>> start
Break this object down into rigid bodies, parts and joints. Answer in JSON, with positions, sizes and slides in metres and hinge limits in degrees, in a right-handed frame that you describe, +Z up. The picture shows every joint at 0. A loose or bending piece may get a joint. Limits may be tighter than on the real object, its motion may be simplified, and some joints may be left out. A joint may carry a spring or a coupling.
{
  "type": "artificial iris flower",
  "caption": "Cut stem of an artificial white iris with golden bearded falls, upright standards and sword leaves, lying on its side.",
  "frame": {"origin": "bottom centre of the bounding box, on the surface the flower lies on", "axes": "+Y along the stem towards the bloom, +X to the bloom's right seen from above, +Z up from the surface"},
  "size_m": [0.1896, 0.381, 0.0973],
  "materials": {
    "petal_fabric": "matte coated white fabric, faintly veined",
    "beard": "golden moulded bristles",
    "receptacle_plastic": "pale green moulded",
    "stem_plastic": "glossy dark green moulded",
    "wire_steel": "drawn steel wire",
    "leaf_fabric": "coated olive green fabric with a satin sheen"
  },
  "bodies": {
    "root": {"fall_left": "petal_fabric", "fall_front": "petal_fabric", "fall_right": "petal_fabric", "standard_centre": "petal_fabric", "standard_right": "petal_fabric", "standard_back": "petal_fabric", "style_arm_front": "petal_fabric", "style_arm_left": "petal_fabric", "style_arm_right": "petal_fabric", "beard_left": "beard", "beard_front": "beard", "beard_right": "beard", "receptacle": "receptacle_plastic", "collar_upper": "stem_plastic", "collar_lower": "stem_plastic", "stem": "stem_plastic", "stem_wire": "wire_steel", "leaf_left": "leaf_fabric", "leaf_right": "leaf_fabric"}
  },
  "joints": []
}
>> end
>> start
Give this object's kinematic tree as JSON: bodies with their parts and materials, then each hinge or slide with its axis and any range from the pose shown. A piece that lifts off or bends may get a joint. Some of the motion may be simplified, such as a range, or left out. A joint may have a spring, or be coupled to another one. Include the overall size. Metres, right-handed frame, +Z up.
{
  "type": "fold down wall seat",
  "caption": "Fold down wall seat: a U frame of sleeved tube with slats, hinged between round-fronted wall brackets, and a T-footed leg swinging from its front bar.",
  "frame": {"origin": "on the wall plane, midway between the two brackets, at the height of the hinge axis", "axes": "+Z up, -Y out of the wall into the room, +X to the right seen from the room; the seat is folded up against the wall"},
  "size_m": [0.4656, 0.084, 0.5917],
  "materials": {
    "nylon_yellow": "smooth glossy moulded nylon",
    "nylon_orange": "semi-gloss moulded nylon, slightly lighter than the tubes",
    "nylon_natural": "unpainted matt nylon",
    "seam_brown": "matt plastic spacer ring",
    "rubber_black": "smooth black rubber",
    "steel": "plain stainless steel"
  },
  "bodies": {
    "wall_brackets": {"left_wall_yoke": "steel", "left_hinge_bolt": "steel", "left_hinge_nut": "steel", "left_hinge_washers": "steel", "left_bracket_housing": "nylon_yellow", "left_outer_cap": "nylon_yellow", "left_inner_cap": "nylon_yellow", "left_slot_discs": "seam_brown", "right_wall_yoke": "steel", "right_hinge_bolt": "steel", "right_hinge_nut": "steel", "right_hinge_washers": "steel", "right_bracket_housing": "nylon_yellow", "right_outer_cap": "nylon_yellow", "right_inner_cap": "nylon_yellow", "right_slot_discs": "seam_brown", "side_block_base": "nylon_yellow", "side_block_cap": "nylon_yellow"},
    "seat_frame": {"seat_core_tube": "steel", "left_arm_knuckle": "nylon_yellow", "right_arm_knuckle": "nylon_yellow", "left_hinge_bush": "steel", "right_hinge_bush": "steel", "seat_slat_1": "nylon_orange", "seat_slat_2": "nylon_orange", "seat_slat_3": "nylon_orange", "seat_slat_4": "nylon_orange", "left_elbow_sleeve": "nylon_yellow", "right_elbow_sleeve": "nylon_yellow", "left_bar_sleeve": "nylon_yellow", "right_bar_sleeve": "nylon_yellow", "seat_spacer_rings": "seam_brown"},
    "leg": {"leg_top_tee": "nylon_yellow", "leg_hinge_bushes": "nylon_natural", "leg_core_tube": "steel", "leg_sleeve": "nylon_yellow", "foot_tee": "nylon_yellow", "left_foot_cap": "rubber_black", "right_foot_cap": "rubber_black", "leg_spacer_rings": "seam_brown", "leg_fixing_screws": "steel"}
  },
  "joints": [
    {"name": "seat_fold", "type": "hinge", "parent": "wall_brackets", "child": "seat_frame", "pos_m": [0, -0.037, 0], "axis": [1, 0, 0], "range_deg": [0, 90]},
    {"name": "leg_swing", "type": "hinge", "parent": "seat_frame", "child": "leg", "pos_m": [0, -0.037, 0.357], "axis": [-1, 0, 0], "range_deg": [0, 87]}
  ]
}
>> end
◆ Stated goal ◆
Where a line in the material above holds "bodies", copy that line.

◆ Result for this task ◆
Break this object down into rigid bodies, parts and joints. Answer in JSON, with positions, sizes and slides in metres and hinge limits in degrees, in a right-handed frame that you describe, +Z up. The picture shows every joint at 0. A loose or bending piece may get a joint. Limits may be tighter than on the real object, its motion may be simplified, and some joints may be left out. A joint may carry a spring or a coupling.
  "bodies": {
Give this object's kinematic tree as JSON: bodies with their parts and materials, then each hinge or slide with its axis and any range from the pose shown. A piece that lifts off or bends may get a joint. Some of the motion may be simplified, such as a range, or left out. A joint may have a spring, or be coupled to another one. Include the overall size. Metres, right-handed frame, +Z up.
  "bodies": {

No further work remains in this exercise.